Maximov's former colleagues at the Agency for Journalistic Investigations rapidly began their own inquiries. They knew that Maximov specialized in probing organized crime and corruption in high places.

But because Maximov was something of a loner, and because he was often digging into several cases at once, his fellow journalists faced a huge challenge in their detective work. They had to go through piles of paperwork trying to locate an investigation by Maximov that might have led to his death.

"Months passed before we found the answer, and it came to us by sheer accident as we were - for the umpteenth time - flipping through the pages of his voluminous files," said Alexander Gorshkov, the agency's deputy director.

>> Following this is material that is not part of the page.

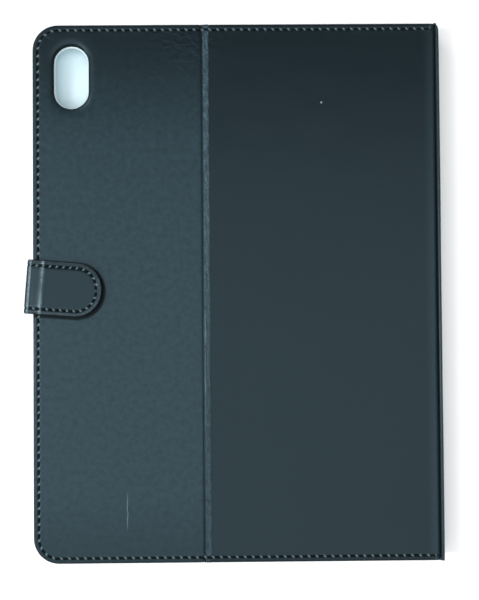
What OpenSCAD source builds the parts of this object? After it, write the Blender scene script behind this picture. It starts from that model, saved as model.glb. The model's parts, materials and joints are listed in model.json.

Having checked out several investigations and found no leads, he says, they alighted on a probe he was making into a police anti-corruption squad. In an article he wrote shortly before he vanished, Maximov had alleged that instead of solving real crimes, the squad sometimes set up phony cases using a police stooge, who was in on the scam, to offer bribes.

"He published an article about their methods, and their methods were to provoke people into giving bribes," Maximova said. "They created a situation where a person would give a bribe and then other police units would turn up and discover it. And that's how they had a very high success rate in tackling corruption."

Gorshkov and his team learned that on the day Maximov disappeared, he'd been phoned out of the blue by a man claiming to offer him freelance work. The caller had told Maximov he wanted to set up a magazine and wanted him to write for it.

But there was one thing Maximov didn't know - the caller whom he agreed to meet that day was the man who, according to Maximov's investigation, had been offering bribes in the phony corruption cases set up by the police unit he had been investigating.